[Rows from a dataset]
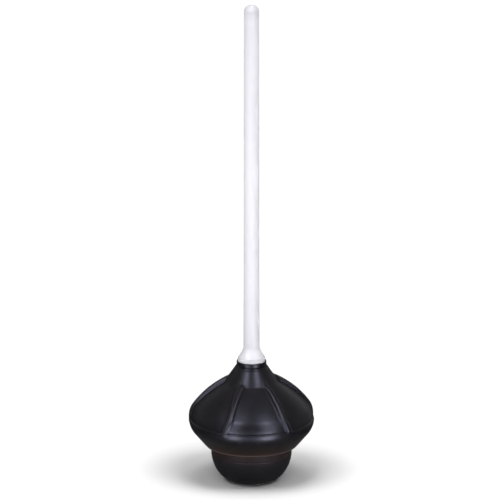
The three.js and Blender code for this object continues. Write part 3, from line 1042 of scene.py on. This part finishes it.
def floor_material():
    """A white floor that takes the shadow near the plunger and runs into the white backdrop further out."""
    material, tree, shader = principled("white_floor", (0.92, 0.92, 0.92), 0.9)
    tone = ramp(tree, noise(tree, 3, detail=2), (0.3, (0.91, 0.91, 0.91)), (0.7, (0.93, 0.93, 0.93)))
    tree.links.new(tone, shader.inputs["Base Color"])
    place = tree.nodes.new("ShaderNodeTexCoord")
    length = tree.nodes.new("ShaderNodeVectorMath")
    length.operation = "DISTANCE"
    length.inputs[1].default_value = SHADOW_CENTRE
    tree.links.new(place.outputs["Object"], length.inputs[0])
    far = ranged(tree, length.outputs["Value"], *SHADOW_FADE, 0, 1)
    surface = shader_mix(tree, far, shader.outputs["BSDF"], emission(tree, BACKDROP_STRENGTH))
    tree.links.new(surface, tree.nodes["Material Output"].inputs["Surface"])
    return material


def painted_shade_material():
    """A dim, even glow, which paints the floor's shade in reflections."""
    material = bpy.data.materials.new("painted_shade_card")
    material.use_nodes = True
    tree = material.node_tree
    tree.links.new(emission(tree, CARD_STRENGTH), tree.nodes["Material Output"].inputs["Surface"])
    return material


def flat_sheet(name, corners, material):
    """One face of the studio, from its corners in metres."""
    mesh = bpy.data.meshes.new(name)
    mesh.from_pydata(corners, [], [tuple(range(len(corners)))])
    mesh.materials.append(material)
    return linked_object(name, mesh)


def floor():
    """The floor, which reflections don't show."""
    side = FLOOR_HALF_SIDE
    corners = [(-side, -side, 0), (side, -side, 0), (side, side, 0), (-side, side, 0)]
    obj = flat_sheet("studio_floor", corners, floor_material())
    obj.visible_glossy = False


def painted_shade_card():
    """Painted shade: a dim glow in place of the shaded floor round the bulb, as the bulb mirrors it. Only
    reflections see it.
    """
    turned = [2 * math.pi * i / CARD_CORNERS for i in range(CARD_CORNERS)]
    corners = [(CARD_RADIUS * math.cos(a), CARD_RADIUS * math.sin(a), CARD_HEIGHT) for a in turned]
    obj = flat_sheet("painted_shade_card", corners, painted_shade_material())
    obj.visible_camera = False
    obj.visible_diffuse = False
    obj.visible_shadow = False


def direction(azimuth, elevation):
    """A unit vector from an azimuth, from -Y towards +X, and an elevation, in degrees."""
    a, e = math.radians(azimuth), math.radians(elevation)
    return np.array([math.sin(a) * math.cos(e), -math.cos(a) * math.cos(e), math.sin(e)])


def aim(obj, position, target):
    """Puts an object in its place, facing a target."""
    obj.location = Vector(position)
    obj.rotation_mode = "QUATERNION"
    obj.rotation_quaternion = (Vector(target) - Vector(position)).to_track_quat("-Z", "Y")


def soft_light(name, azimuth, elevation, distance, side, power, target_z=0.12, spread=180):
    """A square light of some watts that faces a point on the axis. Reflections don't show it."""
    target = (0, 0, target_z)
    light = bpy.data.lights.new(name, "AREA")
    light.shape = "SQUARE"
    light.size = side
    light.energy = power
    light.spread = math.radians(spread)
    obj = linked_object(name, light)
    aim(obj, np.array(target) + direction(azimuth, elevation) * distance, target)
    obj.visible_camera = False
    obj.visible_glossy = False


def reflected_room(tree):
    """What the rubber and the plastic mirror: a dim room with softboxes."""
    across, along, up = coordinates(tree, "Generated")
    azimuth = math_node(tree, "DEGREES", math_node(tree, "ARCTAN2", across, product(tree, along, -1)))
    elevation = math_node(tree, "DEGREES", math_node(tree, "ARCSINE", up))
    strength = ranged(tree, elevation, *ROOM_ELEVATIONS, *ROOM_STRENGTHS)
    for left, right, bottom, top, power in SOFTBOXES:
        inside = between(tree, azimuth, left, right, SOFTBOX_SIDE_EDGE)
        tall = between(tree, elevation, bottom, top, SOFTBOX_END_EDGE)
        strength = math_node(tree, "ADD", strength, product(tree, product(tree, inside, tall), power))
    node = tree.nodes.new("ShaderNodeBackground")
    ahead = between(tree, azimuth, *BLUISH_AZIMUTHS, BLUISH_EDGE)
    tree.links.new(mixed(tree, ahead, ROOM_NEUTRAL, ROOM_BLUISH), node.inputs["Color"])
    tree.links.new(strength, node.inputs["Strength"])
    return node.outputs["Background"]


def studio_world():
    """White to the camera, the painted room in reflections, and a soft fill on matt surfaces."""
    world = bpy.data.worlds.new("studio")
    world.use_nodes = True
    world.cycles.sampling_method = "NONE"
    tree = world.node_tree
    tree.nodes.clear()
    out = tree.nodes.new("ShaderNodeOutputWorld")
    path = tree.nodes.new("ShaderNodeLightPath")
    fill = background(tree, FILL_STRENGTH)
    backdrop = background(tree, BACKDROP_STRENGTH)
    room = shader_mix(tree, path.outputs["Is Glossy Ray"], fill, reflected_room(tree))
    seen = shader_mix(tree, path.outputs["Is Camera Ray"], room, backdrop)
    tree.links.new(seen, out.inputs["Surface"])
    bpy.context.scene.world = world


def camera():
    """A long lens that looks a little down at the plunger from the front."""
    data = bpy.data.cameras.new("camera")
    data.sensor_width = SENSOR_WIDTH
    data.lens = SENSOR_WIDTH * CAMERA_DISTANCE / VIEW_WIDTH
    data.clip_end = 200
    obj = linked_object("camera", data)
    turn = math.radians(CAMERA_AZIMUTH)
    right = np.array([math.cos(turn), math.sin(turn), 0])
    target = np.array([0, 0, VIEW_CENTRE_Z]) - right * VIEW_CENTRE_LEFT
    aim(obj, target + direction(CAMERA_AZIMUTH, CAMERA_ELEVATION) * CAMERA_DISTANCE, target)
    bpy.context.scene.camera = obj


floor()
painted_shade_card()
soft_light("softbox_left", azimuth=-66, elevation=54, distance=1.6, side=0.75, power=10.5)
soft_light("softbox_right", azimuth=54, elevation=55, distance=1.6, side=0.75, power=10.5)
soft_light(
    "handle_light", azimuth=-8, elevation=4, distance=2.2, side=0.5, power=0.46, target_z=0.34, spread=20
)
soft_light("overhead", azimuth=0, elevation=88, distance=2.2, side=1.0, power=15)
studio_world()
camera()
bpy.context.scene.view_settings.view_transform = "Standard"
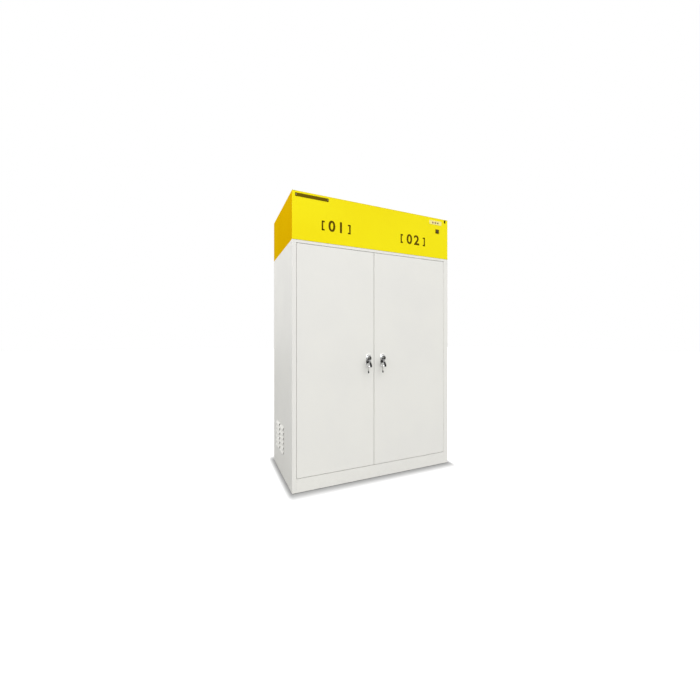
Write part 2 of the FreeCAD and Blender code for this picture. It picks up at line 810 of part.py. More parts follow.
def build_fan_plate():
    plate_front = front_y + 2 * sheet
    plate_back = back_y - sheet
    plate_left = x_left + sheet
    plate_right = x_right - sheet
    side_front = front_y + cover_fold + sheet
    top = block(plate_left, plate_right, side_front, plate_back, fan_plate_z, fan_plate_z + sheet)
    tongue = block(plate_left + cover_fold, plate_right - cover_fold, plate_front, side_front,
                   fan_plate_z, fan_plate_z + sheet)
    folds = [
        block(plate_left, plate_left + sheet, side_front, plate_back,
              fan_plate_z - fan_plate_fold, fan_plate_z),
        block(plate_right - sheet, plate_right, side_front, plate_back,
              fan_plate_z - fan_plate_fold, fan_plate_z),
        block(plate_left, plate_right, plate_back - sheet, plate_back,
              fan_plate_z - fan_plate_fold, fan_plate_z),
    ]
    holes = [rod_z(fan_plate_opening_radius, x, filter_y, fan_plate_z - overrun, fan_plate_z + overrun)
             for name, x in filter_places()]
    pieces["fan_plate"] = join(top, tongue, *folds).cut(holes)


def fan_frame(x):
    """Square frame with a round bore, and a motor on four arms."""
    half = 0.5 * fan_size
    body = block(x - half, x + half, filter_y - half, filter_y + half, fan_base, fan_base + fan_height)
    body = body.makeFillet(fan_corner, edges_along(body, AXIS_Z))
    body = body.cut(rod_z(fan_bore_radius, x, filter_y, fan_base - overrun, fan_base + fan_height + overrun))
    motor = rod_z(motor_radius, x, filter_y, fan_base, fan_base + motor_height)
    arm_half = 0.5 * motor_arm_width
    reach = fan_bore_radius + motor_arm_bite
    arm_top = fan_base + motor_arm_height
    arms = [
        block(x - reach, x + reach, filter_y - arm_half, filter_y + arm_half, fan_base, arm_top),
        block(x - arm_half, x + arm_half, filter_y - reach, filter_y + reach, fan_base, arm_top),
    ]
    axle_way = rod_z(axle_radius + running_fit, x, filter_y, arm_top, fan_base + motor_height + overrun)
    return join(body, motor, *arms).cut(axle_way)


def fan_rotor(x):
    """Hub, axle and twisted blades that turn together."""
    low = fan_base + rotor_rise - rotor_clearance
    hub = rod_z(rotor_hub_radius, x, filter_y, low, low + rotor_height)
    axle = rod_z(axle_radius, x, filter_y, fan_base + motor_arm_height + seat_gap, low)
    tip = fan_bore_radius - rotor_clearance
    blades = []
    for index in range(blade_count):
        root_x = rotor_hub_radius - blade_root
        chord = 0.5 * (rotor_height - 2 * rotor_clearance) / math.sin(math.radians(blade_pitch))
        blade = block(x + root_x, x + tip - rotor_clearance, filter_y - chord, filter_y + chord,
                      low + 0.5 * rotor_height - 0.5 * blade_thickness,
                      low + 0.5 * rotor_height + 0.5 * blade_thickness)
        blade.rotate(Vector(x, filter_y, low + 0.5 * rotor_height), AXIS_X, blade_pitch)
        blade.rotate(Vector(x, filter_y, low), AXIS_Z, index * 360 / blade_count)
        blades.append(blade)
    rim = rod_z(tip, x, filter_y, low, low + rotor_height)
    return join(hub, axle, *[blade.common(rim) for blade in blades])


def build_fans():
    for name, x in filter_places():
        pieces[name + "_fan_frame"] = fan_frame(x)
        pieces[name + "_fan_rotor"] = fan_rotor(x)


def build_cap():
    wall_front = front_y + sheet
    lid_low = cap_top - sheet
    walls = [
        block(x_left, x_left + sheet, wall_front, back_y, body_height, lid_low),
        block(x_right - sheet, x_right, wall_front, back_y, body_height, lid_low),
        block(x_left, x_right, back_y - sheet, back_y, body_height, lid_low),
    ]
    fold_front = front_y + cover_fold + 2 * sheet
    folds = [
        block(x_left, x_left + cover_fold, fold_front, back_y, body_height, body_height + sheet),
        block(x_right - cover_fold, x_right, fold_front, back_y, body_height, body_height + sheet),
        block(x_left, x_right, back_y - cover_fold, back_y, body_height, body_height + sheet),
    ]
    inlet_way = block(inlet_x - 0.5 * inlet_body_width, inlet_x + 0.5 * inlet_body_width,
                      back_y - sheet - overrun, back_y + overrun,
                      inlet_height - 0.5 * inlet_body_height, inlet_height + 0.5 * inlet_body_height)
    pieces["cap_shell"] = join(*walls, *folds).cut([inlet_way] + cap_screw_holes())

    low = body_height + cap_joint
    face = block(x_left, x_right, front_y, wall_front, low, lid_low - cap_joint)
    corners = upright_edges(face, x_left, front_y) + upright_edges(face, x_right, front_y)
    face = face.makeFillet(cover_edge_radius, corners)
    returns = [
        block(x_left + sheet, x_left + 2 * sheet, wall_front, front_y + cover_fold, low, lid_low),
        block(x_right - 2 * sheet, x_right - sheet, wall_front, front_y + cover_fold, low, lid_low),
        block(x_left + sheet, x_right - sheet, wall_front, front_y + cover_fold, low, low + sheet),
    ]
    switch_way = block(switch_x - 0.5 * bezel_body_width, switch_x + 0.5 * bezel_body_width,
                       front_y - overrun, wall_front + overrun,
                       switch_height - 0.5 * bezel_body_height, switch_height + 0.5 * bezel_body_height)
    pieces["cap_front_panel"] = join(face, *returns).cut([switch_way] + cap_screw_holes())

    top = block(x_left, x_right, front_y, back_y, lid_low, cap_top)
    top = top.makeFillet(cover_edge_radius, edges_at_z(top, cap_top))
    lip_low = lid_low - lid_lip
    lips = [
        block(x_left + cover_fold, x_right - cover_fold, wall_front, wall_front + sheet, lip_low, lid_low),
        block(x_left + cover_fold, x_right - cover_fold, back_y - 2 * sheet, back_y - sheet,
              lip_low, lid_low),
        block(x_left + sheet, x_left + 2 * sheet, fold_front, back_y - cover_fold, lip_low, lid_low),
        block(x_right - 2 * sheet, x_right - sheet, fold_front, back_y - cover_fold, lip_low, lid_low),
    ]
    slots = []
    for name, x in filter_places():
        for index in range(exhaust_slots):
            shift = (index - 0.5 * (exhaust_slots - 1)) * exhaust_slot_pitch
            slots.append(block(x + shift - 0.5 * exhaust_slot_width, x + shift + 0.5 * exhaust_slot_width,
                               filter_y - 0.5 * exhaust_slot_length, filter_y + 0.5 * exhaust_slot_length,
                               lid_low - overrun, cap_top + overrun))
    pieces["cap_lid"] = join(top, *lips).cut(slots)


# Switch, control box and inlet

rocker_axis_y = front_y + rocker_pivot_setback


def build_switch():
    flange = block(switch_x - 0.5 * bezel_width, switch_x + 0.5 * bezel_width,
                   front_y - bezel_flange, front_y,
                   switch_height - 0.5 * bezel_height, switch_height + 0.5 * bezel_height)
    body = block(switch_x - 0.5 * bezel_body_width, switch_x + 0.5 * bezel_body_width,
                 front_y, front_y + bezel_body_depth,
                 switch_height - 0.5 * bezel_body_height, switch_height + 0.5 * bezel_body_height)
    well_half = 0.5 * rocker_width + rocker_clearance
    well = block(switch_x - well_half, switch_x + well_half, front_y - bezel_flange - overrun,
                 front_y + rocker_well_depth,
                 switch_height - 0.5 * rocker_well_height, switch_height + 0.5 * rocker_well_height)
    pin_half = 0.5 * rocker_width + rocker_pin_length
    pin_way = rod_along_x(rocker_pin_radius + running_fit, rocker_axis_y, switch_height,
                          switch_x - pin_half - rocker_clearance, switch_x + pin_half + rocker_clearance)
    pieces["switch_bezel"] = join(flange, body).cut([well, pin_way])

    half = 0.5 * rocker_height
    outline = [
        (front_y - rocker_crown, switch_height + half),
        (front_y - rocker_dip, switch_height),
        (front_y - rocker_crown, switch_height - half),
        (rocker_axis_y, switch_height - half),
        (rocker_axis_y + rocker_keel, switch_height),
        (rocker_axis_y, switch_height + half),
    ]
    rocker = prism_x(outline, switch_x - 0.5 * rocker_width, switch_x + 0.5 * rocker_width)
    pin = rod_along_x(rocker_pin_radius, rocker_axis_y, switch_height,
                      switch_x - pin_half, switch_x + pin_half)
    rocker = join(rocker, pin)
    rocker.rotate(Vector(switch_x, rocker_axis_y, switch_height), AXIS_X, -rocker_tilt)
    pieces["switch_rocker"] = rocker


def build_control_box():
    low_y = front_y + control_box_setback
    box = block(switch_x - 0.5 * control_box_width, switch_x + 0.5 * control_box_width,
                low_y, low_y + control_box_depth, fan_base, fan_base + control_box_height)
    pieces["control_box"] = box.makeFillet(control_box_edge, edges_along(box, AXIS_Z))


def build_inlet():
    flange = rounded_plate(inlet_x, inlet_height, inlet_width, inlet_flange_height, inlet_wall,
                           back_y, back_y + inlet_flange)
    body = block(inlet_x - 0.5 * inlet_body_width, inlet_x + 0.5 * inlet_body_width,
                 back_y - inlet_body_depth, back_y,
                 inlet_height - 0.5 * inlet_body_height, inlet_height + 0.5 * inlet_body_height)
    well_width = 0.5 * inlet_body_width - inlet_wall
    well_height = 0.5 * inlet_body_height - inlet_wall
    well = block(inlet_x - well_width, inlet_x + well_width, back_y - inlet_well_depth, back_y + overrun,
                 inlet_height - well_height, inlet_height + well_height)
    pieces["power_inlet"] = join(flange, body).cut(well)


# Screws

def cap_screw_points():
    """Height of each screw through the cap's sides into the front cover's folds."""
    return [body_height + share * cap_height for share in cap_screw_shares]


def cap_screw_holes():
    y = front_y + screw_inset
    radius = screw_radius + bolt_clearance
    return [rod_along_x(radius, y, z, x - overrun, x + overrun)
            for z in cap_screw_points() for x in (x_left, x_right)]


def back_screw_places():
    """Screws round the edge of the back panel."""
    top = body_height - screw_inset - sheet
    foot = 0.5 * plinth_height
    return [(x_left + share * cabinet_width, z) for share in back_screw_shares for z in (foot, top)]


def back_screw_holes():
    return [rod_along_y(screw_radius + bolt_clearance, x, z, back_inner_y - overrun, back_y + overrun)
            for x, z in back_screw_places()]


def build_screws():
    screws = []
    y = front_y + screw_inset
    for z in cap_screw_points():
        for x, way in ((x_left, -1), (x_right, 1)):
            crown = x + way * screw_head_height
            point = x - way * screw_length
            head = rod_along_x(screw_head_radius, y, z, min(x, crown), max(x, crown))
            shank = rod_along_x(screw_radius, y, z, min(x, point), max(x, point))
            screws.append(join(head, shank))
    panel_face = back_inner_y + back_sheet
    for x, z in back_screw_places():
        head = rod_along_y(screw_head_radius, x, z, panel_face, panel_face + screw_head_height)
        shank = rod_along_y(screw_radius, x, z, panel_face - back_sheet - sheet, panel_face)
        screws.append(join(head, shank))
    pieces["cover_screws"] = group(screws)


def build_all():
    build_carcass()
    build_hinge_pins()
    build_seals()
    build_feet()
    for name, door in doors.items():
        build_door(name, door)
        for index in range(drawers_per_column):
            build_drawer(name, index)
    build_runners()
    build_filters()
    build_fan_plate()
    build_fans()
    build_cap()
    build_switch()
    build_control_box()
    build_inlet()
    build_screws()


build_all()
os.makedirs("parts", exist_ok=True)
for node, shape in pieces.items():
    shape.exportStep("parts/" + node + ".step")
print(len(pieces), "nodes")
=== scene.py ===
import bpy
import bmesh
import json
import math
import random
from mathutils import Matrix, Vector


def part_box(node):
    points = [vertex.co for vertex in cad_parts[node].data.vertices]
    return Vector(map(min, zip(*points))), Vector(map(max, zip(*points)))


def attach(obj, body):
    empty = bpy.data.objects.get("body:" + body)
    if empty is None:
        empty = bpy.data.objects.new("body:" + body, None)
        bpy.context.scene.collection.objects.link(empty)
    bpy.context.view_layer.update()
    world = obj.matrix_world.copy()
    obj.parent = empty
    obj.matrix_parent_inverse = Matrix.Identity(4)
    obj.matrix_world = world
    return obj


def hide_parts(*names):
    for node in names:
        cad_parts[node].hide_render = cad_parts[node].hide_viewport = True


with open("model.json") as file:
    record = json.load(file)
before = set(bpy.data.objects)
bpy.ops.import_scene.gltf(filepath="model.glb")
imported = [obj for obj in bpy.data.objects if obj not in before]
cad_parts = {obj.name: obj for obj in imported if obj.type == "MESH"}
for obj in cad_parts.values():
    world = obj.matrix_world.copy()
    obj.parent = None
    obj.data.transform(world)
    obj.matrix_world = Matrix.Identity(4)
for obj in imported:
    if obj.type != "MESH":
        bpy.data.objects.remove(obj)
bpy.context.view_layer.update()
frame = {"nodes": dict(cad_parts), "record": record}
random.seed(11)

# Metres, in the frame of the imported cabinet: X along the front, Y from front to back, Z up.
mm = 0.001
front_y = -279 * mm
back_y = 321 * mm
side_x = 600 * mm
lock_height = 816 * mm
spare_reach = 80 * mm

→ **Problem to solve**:
Quote every line of the records above, from the first down to the one holding "obj.visible_shadow = False", exactly as written.

→ **Answer for this exercise**:
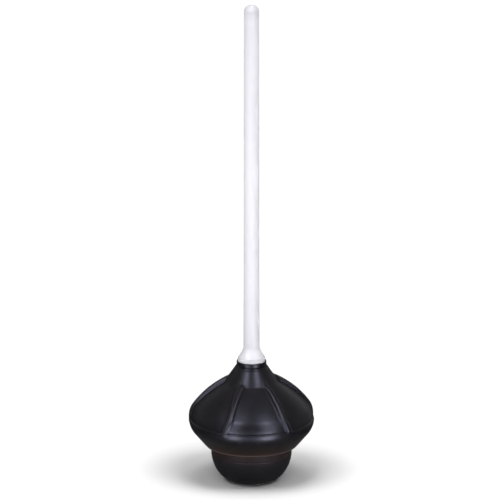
The three.js and Blender code for this object continues. Write part 3, from line 1042 of scene.py on. This part finishes it.
def floor_material():
    """A white floor that takes the shadow near the plunger and runs into the white backdrop further out."""
    material, tree, shader = principled("white_floor", (0.92, 0.92, 0.92), 0.9)
    tone = ramp(tree, noise(tree, 3, detail=2), (0.3, (0.91, 0.91, 0.91)), (0.7, (0.93, 0.93, 0.93)))
    tree.links.new(tone, shader.inputs["Base Color"])
    place = tree.nodes.new("ShaderNodeTexCoord")
    length = tree.nodes.new("ShaderNodeVectorMath")
    length.operation = "DISTANCE"
    length.inputs[1].default_value = SHADOW_CENTRE
    tree.links.new(place.outputs["Object"], length.inputs[0])
    far = ranged(tree, length.outputs["Value"], *SHADOW_FADE, 0, 1)
    surface = shader_mix(tree, far, shader.outputs["BSDF"], emission(tree, BACKDROP_STRENGTH))
    tree.links.new(surface, tree.nodes["Material Output"].inputs["Surface"])
    return material


def painted_shade_material():
    """A dim, even glow, which paints the floor's shade in reflections."""
    material = bpy.data.materials.new("painted_shade_card")
    material.use_nodes = True
    tree = material.node_tree
    tree.links.new(emission(tree, CARD_STRENGTH), tree.nodes["Material Output"].inputs["Surface"])
    return material


def flat_sheet(name, corners, material):
    """One face of the studio, from its corners in metres."""
    mesh = bpy.data.meshes.new(name)
    mesh.from_pydata(corners, [], [tuple(range(len(corners)))])
    mesh.materials.append(material)
    return linked_object(name, mesh)


def floor():
    """The floor, which reflections don't show."""
    side = FLOOR_HALF_SIDE
    corners = [(-side, -side, 0), (side, -side, 0), (side, side, 0), (-side, side, 0)]
    obj = flat_sheet("studio_floor", corners, floor_material())
    obj.visible_glossy = False


def painted_shade_card():
    """Painted shade: a dim glow in place of the shaded floor round the bulb, as the bulb mirrors it. Only
    reflections see it.
    """
    turned = [2 * math.pi * i / CARD_CORNERS for i in range(CARD_CORNERS)]
    corners = [(CARD_RADIUS * math.cos(a), CARD_RADIUS * math.sin(a), CARD_HEIGHT) for a in turned]
    obj = flat_sheet("painted_shade_card", corners, painted_shade_material())
    obj.visible_camera = False
    obj.visible_diffuse = False
    obj.visible_shadow = False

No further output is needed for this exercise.